Repeat the material below exactly, line for line.

>> start Provided material

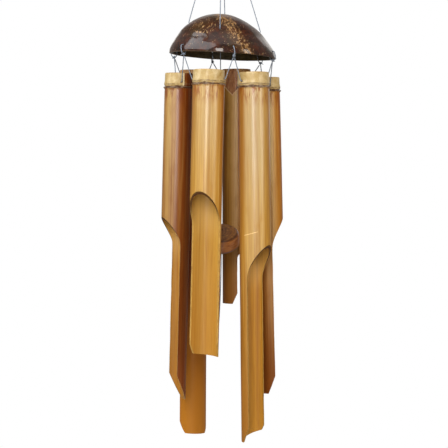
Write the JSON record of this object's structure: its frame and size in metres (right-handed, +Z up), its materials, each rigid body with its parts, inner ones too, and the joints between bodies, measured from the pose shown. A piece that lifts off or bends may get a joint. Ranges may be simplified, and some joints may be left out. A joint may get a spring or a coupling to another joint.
{
  "type": "wind chime",
  "caption": "Hanging wind chime: bamboo tubes with cut-away mouths on lines under a coconut half shell, round a wooden clapper on its own line.",
  "frame": {"origin": "inner top of the hang ring, where a hook bears", "axes": "+Z up along the chime; the front, with the front left and front right tubes, faces -Y; +X is to the right seen from the front"},
  "size_m": [0.1426, 0.14, 0.6571],
  "materials": {
    "bamboo_left": "satin",
    "bamboo_front_left": "satin",
    "bamboo_front_right": "satin",
    "bamboo_right": "satin",
    "bamboo_back_right": "satin",
    "bamboo_back_left": "satin",
    "coconut": "gloss",
    "cord": "satin",
    "ring_steel": "satin",
    "clapper_wood": "satin"
  },
  "bodies": {
    "hang_ring": {"hang_ring": "ring_steel"},
    "ring_loop": {"ring_loop": "cord"},
    "gather_knot": {"gather_knot": "cord"},
    "canopy": {"coconut_shell": "coconut", "hanger_line_left_right": "cord", "hanger_line_front_back": "cord", "rim_tie_front_left": "cord", "rim_tie_front": "cord", "rim_tie_right": "cord", "rim_tie_back_right": "cord", "rim_tie_back": "cord", "rim_tie_left": "cord"},
    "line_left": {"suspension_line_left": "cord"},
    "tube_left": {"bamboo_tube_left": "bamboo_left"},
    "line_front_left": {"suspension_line_front_left": "cord"},
    "tube_front_left": {"bamboo_tube_front_left": "bamboo_front_left"},
    "line_front_right": {"suspension_line_front_right": "cord"},
    "tube_front_right": {"bamboo_tube_front_right": "bamboo_front_right"},
    "line_right": {"suspension_line_right": "cord"},
    "tube_right": {"bamboo_tube_right": "bamboo_right"},
    "line_back_right": {"suspension_line_back_right": "cord"},
    "tube_back_right": {"bamboo_tube_back_right": "bamboo_back_right"},
    "line_back_left": {"suspension_line_back_left": "cord"},
    "tube_back_left": {"bamboo_tube_back_left": "bamboo_back_left"},
    "clapper_tie": {"clapper_tie": "cord"},
    "clapper_line": {"clapper_line": "cord"},
    "clapper_stop": {"clapper_stop_knot": "cord"},
    "clapper_disc": {"clapper_disc": "clapper_wood"},
    "tail": {"tail_line": "cord", "tail_knot": "cord"}
  },
  "joints": [
    {"name": "chime_swing_front_back", "type": "hinge", "parent": "hang_ring", "child": "ring_loop", "pos_m": [0, 0, -0.017], "axis": [1, 0, 0], "range_deg": [-25, 25]},
    {"name": "chime_swing_side", "type": "hinge", "parent": "ring_loop", "child": "gather_knot", "pos_m": [0, 0, -0.031], "axis": [0, -1, 0], "range_deg": [-25, 25]},
    {"name": "chime_turn", "type": "hinge", "parent": "gather_knot", "child": "canopy", "pos_m": [0, 0, -0.031], "axis": [0, 0, 1], "range_deg": [-180, 180]},
    {"name": "line_swing_left", "type": "hinge", "parent": "canopy", "child": "line_left", "pos_m": [-0.04995, -0.01051, -0.20658], "axis": [0.2076, -0.9781, -0.0116], "range_deg": [-15, 1.5]},
    {"name": "tube_rock_left", "type": "hinge", "parent": "line_left", "child": "tube_left", "pos_m": [-0.04995, -0.01051, -0.238], "axis": [0.2076, -0.9782, 0], "range_deg": [-10, 1.5]},
    {"name": "line_swing_front_left", "type": "hinge", "parent": "canopy", "child": "line_front_left", "pos_m": [-0.01495, -0.04945, -0.20853], "axis": [0.9496, -0.309, -0.0531], "range_deg": [-15, 1.5]},
    {"name": "tube_rock_front_left", "type": "hinge", "parent": "line_front_left", "child": "tube_front_left", "pos_m": [-0.01495, -0.04945, -0.2364], "axis": [0.9509, -0.3095, 0], "range_deg": [-10, 1.5]},
    {"name": "line_swing_front_right", "type": "hinge", "parent": "canopy", "child": "line_front_right", "pos_m": [0.03622, -0.03855, -0.2114], "axis": [0.742, 0.6691, -0.0415], "range_deg": [-15, 1.5]},
    {"name": "tube_rock_front_right", "type": "hinge", "parent": "line_front_right", "child": "tube_front_right", "pos_m": [0.03622, -0.03855, -0.2384], "axis": [0.7426, 0.6697, 0], "range_deg": [-10, 1.5]},
    {"name": "line_swing_right", "type": "hinge", "parent": "canopy", "child": "line_right", "pos_m": [0.05238, 0.01128, -0.2123], "axis": [0.2076, -0.9781, -0.0116], "range_deg": [-1.5, 15]},
    {"name": "tube_rock_right", "type": "hinge", "parent": "line_right", "child": "tube_right", "pos_m": [0.05238, 0.01128, -0.2406], "axis": [0.2076, -0.9782, 0], "range_deg": [-1.5, 10]},
    {"name": "line_swing_back_right", "type": "hinge", "parent": "canopy", "child": "line_back_right", "pos_m": [0.01738, 0.05022, -0.21034], "axis": [0.9496, -0.309, -0.0531], "range_deg": [-1.5, 15]},
    {"name": "tube_rock_back_right", "type": "hinge", "parent": "line_back_right", "child": "tube_back_right", "pos_m": [0.01738, 0.05022, -0.228], "axis": [0.9509, -0.3095, 0], "range_deg": [-1.5, 10]},
    {"name": "line_swing_back_left", "type": "hinge", "parent": "canopy", "child": "line_back_left", "pos_m": [-0.03379, 0.03932, -0.20748], "axis": [0.742, 0.6691, -0.0415], "range_deg": [-1.5, 15]},
    {"name": "tube_rock_back_left", "type": "hinge", "parent": "line_back_left", "child": "tube_back_left", "pos_m": [-0.03379, 0.03932, -0.2312], "axis": [0.7426, 0.6697, 0], "range_deg": [-1.5, 10]},
    {"name": "clapper_swing_front_back", "type": "hinge", "parent": "canopy", "child": "clapper_tie", "pos_m": [-0.00162, 0.00038, -0.17853], "axis": [1, 0, 0], "range_deg": [-3.3, 3.3]},
    {"name": "clapper_swing_side", "type": "hinge", "parent": "clapper_tie", "child": "clapper_line", "pos_m": [-0.00162, 0.00038, -0.17853], "axis": [0, -1, 0], "range_deg": [-3.3, 3.3]},
    {"name": "clapper_spin", "type": "hinge", "parent": "clapper_line", "child": "clapper_stop", "pos_m": [-0.00162, 0.00038, -0.40932], "axis": [0, 0, 1], "range_deg": [-180, 180]},
    {"name": "clapper_tip", "type": "hinge", "parent": "clapper_stop", "child": "clapper_disc", "pos_m": [-0.00162, 0.00038, -0.4203], "axis": [0.9976, -0.0697, 0], "range_deg": [-7, 7]},
    {"name": "tail_swing", "type": "hinge", "parent": "clapper_stop", "child": "tail", "pos_m": [-0.00082, 0.01178, -0.42906], "axis": [1, 0, 0], "range_deg": [-10, 10]}
  ]
}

>> end Provided material

▶ [Response to this exercise]
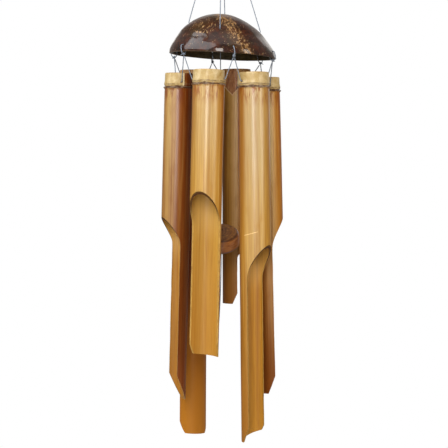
Write the JSON record of this object's structure: its frame and size in metres (right-handed, +Z up), its materials, each rigid body with its parts, inner ones too, and the joints between bodies, measured from the pose shown. A piece that lifts off or bends may get a joint. Ranges may be simplified, and some joints may be left out. A joint may get a spring or a coupling to another joint.
{
  "type": "wind chime",
  "caption": "Hanging wind chime: bamboo tubes with cut-away mouths on lines under a coconut half shell, round a wooden clapper on its own line.",
  "frame": {"origin": "inner top of the hang ring, where a hook bears", "axes": "+Z up along the chime; the front, with the front left and front right tubes, faces -Y; +X is to the right seen from the front"},
  "size_m": [0.1426, 0.14, 0.6571],
  "materials": {
    "bamboo_left": "satin",
    "bamboo_front_left": "satin",
    "bamboo_front_right": "satin",
    "bamboo_right": "satin",
    "bamboo_back_right": "satin",
    "bamboo_back_left": "satin",
    "coconut": "gloss",
    "cord": "satin",
    "ring_steel": "satin",
    "clapper_wood": "satin"
  },
  "bodies": {
    "hang_ring": {"hang_ring": "ring_steel"},
    "ring_loop": {"ring_loop": "cord"},
    "gather_knot": {"gather_knot": "cord"},
    "canopy": {"coconut_shell": "coconut", "hanger_line_left_right": "cord", "hanger_line_front_back": "cord", "rim_tie_front_left": "cord", "rim_tie_front": "cord", "rim_tie_right": "cord", "rim_tie_back_right": "cord", "rim_tie_back": "cord", "rim_tie_left": "cord"},
    "line_left": {"suspension_line_left": "cord"},
    "tube_left": {"bamboo_tube_left": "bamboo_left"},
    "line_front_left": {"suspension_line_front_left": "cord"},
    "tube_front_left": {"bamboo_tube_front_left": "bamboo_front_left"},
    "line_front_right": {"suspension_line_front_right": "cord"},
    "tube_front_right": {"bamboo_tube_front_right": "bamboo_front_right"},
    "line_right": {"suspension_line_right": "cord"},
    "tube_right": {"bamboo_tube_right": "bamboo_right"},
    "line_back_right": {"suspension_line_back_right": "cord"},
    "tube_back_right": {"bamboo_tube_back_right": "bamboo_back_right"},
    "line_back_left": {"suspension_line_back_left": "cord"},
    "tube_back_left": {"bamboo_tube_back_left": "bamboo_back_left"},
    "clapper_tie": {"clapper_tie": "cord"},
    "clapper_line": {"clapper_line": "cord"},
    "clapper_stop": {"clapper_stop_knot": "cord"},
    "clapper_disc": {"clapper_disc": "clapper_wood"},
    "tail": {"tail_line": "cord", "tail_knot": "cord"}
  },
  "joints": [
    {"name": "chime_swing_front_back", "type": "hinge", "parent": "hang_ring", "child": "ring_loop", "pos_m": [0, 0, -0.017], "axis": [1, 0, 0], "range_deg": [-25, 25]},
    {"name": "chime_swing_side", "type": "hinge", "parent": "ring_loop", "child": "gather_knot", "pos_m": [0, 0, -0.031], "axis": [0, -1, 0], "range_deg": [-25, 25]},
    {"name": "chime_turn", "type": "hinge", "parent": "gather_knot", "child": "canopy", "pos_m": [0, 0, -0.031], "axis": [0, 0, 1], "range_deg": [-180, 180]},
    {"name": "line_swing_left", "type": "hinge", "parent": "canopy", "child": "line_left", "pos_m": [-0.04995, -0.01051, -0.20658], "axis": [0.2076, -0.9781, -0.0116], "range_deg": [-15, 1.5]},
    {"name": "tube_rock_left", "type": "hinge", "parent": "line_left", "child": "tube_left", "pos_m": [-0.04995, -0.01051, -0.238], "axis": [0.2076, -0.9782, 0], "range_deg": [-10, 1.5]},
    {"name": "line_swing_front_left", "type": "hinge", "parent": "canopy", "child": "line_front_left", "pos_m": [-0.01495, -0.04945, -0.20853], "axis": [0.9496, -0.309, -0.0531], "range_deg": [-15, 1.5]},
    {"name": "tube_rock_front_left", "type": "hinge", "parent": "line_front_left", "child": "tube_front_left", "pos_m": [-0.01495, -0.04945, -0.2364], "axis": [0.9509, -0.3095, 0], "range_deg": [-10, 1.5]},
    {"name": "line_swing_front_right", "type": "hinge", "parent": "canopy", "child": "line_front_right", "pos_m": [0.03622, -0.03855, -0.2114], "axis": [0.742, 0.6691, -0.0415], "range_deg": [-15, 1.5]},
    {"name": "tube_rock_front_right", "type": "hinge", "parent": "line_front_right", "child": "tube_front_right", "pos_m": [0.03622, -0.03855, -0.2384], "axis": [0.7426, 0.6697, 0], "range_deg": [-10, 1.5]},
    {"name": "line_swing_right", "type": "hinge", "parent": "canopy", "child": "line_right", "pos_m": [0.05238, 0.01128, -0.2123], "axis": [0.2076, -0.9781, -0.0116], "range_deg": [-1.5, 15]},
    {"name": "tube_rock_right", "type": "hinge", "parent": "line_right", "child": "tube_right", "pos_m": [0.05238, 0.01128, -0.2406], "axis": [0.2076, -0.9782, 0], "range_deg": [-1.5, 10]},
    {"name": "line_swing_back_right", "type": "hinge", "parent": "canopy", "child": "line_back_right", "pos_m": [0.01738, 0.05022, -0.21034], "axis": [0.9496, -0.309, -0.0531], "range_deg": [-1.5, 15]},
    {"name": "tube_rock_back_right", "type": "hinge", "parent": "line_back_right", "child": "tube_back_right", "pos_m": [0.01738, 0.05022, -0.228], "axis": [0.9509, -0.3095, 0], "range_deg": [-1.5, 10]},
    {"name": "line_swing_back_left", "type": "hinge", "parent": "canopy", "child": "line_back_left", "pos_m": [-0.03379, 0.03932, -0.20748], "axis": [0.742, 0.6691, -0.0415], "range_deg": [-1.5, 15]},
    {"name": "tube_rock_back_left", "type": "hinge", "parent": "line_back_left", "child": "tube_back_left", "pos_m": [-0.03379, 0.03932, -0.2312], "axis": [0.7426, 0.6697, 0], "range_deg": [-1.5, 10]},
    {"name": "clapper_swing_front_back", "type": "hinge", "parent": "canopy", "child": "clapper_tie", "pos_m": [-0.00162, 0.00038, -0.17853], "axis": [1, 0, 0], "range_deg": [-3.3, 3.3]},
    {"name": "clapper_swing_side", "type": "hinge", "parent": "clapper_tie", "child": "clapper_line", "pos_m": [-0.00162, 0.00038, -0.17853], "axis": [0, -1, 0], "range_deg": [-3.3, 3.3]},
    {"name": "clapper_spin", "type": "hinge", "parent": "clapper_line", "child": "clapper_stop", "pos_m": [-0.00162, 0.00038, -0.40932], "axis": [0, 0, 1], "range_deg": [-180, 180]},
    {"name": "clapper_tip", "type": "hinge", "parent": "clapper_stop", "child": "clapper_disc", "pos_m": [-0.00162, 0.00038, -0.4203], "axis": [0.9976, -0.0697, 0], "range_deg": [-7, 7]},
    {"name": "tail_swing", "type": "hinge", "parent": "clapper_stop", "child": "tail", "pos_m": [-0.00082, 0.01178, -0.42906], "axis": [1, 0, 0], "range_deg": [-10, 10]}
  ]
}